## Dataset extract
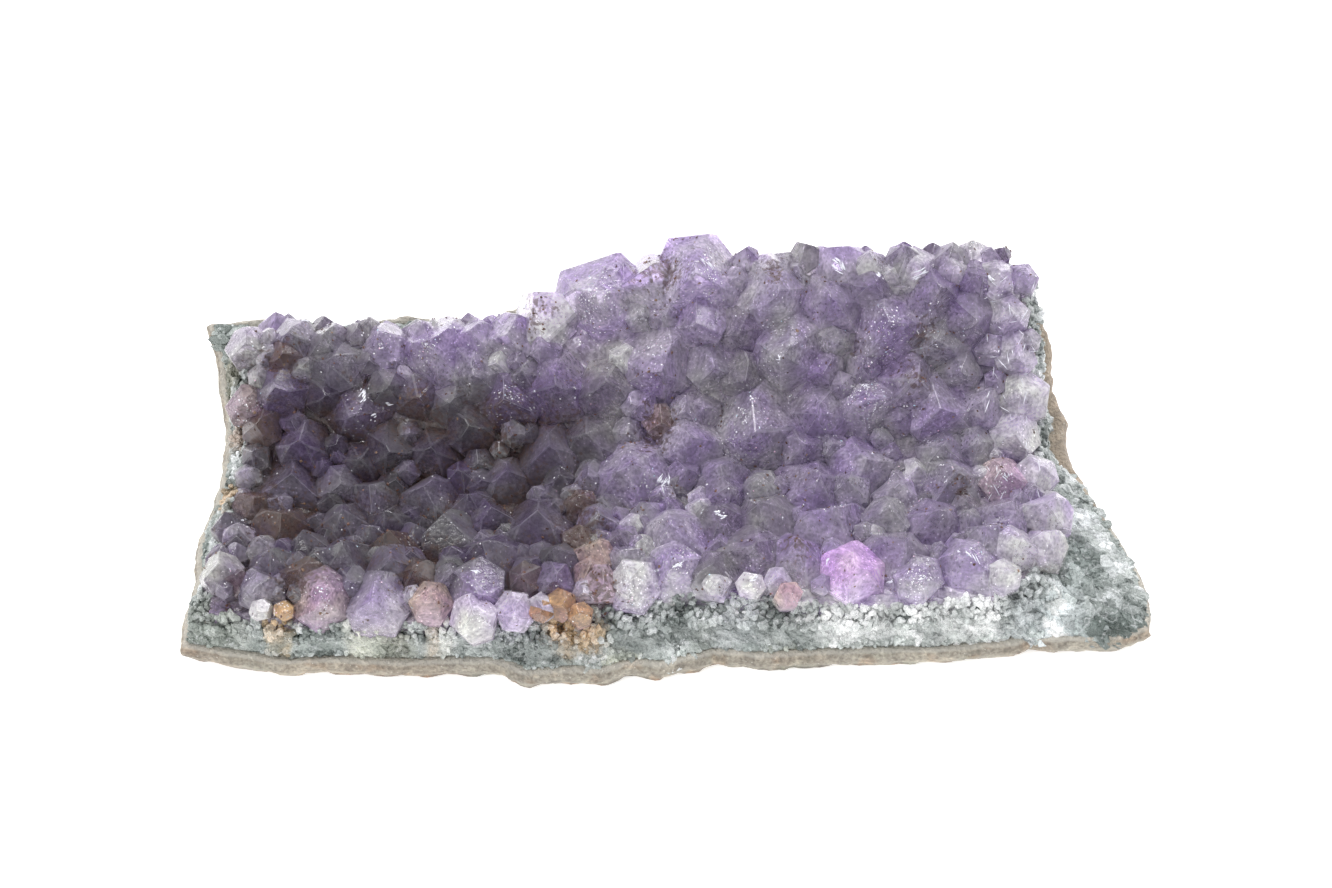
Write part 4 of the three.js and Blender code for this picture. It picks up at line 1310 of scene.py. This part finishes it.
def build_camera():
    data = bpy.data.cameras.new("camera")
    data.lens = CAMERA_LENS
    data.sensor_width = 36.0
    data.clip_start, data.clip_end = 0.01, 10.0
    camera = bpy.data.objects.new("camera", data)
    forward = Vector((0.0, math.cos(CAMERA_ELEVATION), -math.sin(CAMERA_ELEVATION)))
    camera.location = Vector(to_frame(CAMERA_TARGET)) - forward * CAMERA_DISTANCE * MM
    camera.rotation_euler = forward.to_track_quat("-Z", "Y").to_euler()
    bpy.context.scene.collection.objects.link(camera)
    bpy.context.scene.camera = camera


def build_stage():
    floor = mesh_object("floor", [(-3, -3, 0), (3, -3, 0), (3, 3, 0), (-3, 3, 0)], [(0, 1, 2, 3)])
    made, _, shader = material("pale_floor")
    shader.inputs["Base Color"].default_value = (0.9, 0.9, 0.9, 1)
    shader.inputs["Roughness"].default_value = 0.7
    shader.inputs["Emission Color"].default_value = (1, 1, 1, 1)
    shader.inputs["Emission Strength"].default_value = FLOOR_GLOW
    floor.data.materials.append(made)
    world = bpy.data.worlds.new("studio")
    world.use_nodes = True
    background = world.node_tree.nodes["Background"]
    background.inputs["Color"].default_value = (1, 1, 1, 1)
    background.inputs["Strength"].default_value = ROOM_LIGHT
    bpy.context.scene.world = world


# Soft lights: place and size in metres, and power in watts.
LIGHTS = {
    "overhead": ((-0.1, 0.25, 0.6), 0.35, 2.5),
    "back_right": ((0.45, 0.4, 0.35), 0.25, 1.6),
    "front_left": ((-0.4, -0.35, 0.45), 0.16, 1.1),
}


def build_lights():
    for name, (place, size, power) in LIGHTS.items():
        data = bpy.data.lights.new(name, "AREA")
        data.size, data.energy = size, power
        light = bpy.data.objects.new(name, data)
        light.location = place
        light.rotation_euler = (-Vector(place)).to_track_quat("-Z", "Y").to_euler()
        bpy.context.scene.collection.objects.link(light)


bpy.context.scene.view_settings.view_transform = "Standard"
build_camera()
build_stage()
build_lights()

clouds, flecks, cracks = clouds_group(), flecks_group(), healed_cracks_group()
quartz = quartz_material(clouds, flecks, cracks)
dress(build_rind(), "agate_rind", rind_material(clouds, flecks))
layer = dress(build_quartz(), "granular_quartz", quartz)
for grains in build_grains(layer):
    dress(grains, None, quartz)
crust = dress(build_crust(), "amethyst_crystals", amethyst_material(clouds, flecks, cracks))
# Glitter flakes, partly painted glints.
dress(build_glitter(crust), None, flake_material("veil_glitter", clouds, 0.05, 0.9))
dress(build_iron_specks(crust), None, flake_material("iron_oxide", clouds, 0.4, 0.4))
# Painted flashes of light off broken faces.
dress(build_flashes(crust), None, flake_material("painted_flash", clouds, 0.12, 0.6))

## Task goal
Reproduce the material verbatim, line by line.

## Exercise response
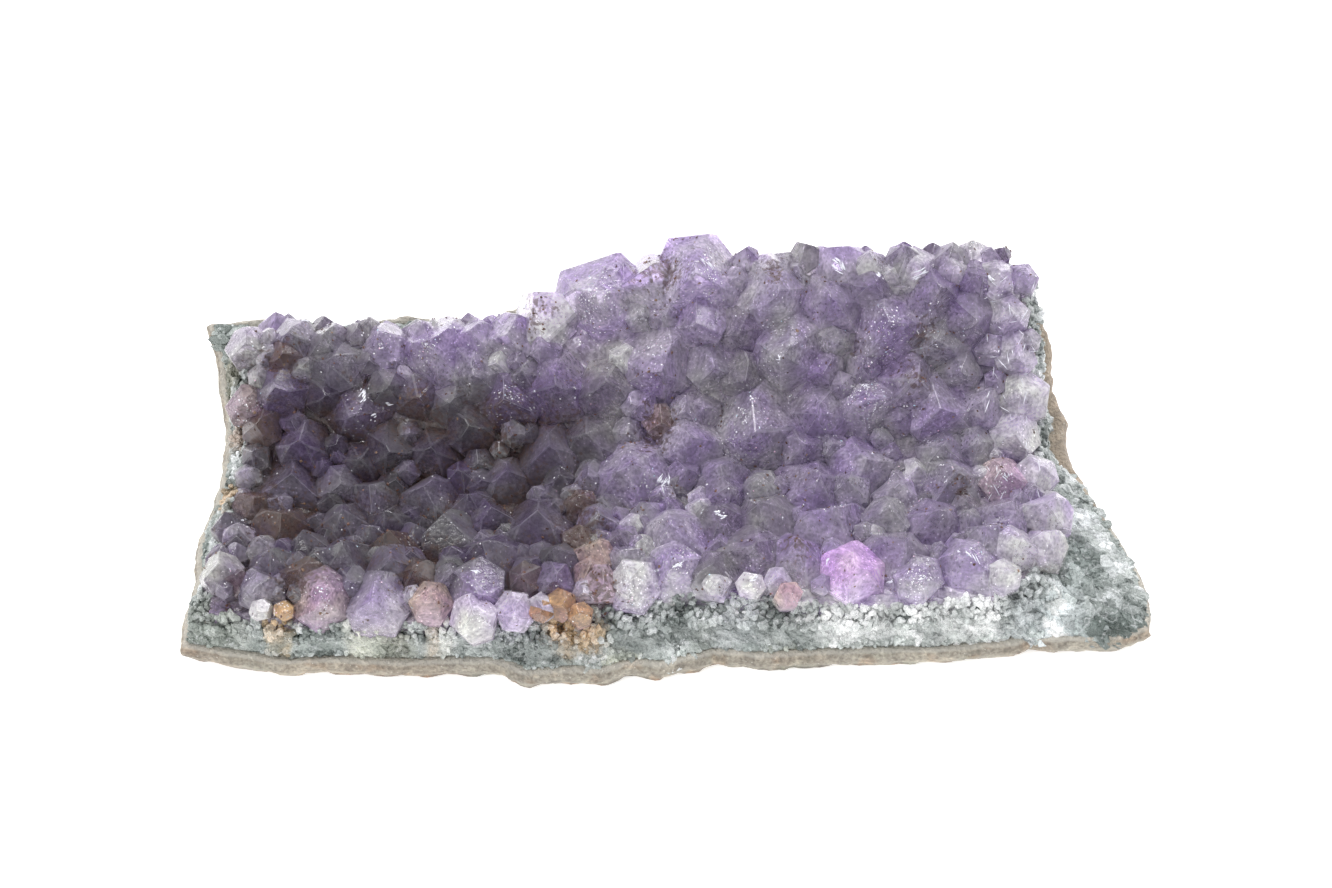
Write part 4 of the three.js and Blender code for this picture. It picks up at line 1310 of scene.py. This part finishes it.
def build_camera():
    data = bpy.data.cameras.new("camera")
    data.lens = CAMERA_LENS
    data.sensor_width = 36.0
    data.clip_start, data.clip_end = 0.01, 10.0
    camera = bpy.data.objects.new("camera", data)
    forward = Vector((0.0, math.cos(CAMERA_ELEVATION), -math.sin(CAMERA_ELEVATION)))
    camera.location = Vector(to_frame(CAMERA_TARGET)) - forward * CAMERA_DISTANCE * MM
    camera.rotation_euler = forward.to_track_quat("-Z", "Y").to_euler()
    bpy.context.scene.collection.objects.link(camera)
    bpy.context.scene.camera = camera


def build_stage():
    floor = mesh_object("floor", [(-3, -3, 0), (3, -3, 0), (3, 3, 0), (-3, 3, 0)], [(0, 1, 2, 3)])
    made, _, shader = material("pale_floor")
    shader.inputs["Base Color"].default_value = (0.9, 0.9, 0.9, 1)
    shader.inputs["Roughness"].default_value = 0.7
    shader.inputs["Emission Color"].default_value = (1, 1, 1, 1)
    shader.inputs["Emission Strength"].default_value = FLOOR_GLOW
    floor.data.materials.append(made)
    world = bpy.data.worlds.new("studio")
    world.use_nodes = True
    background = world.node_tree.nodes["Background"]
    background.inputs["Color"].default_value = (1, 1, 1, 1)
    background.inputs["Strength"].default_value = ROOM_LIGHT
    bpy.context.scene.world = world


# Soft lights: place and size in metres, and power in watts.
LIGHTS = {
    "overhead": ((-0.1, 0.25, 0.6), 0.35, 2.5),
    "back_right": ((0.45, 0.4, 0.35), 0.25, 1.6),
    "front_left": ((-0.4, -0.35, 0.45), 0.16, 1.1),
}


def build_lights():
    for name, (place, size, power) in LIGHTS.items():
        data = bpy.data.lights.new(name, "AREA")
        data.size, data.energy = size, power
        light = bpy.data.objects.new(name, data)
        light.location = place
        light.rotation_euler = (-Vector(place)).to_track_quat("-Z", "Y").to_euler()
        bpy.context.scene.collection.objects.link(light)


bpy.context.scene.view_settings.view_transform = "Standard"
build_camera()
build_stage()
build_lights()

clouds, flecks, cracks = clouds_group(), flecks_group(), healed_cracks_group()
quartz = quartz_material(clouds, flecks, cracks)
dress(build_rind(), "agate_rind", rind_material(clouds, flecks))
layer = dress(build_quartz(), "granular_quartz", quartz)
for grains in build_grains(layer):
    dress(grains, None, quartz)
crust = dress(build_crust(), "amethyst_crystals", amethyst_material(clouds, flecks, cracks))
# Glitter flakes, partly painted glints.
dress(build_glitter(crust), None, flake_material("veil_glitter", clouds, 0.05, 0.9))
dress(build_iron_specks(crust), None, flake_material("iron_oxide", clouds, 0.4, 0.4))
# Painted flashes of light off broken faces.
dress(build_flashes(crust), None, flake_material("painted_flash", clouds, 0.12, 0.6))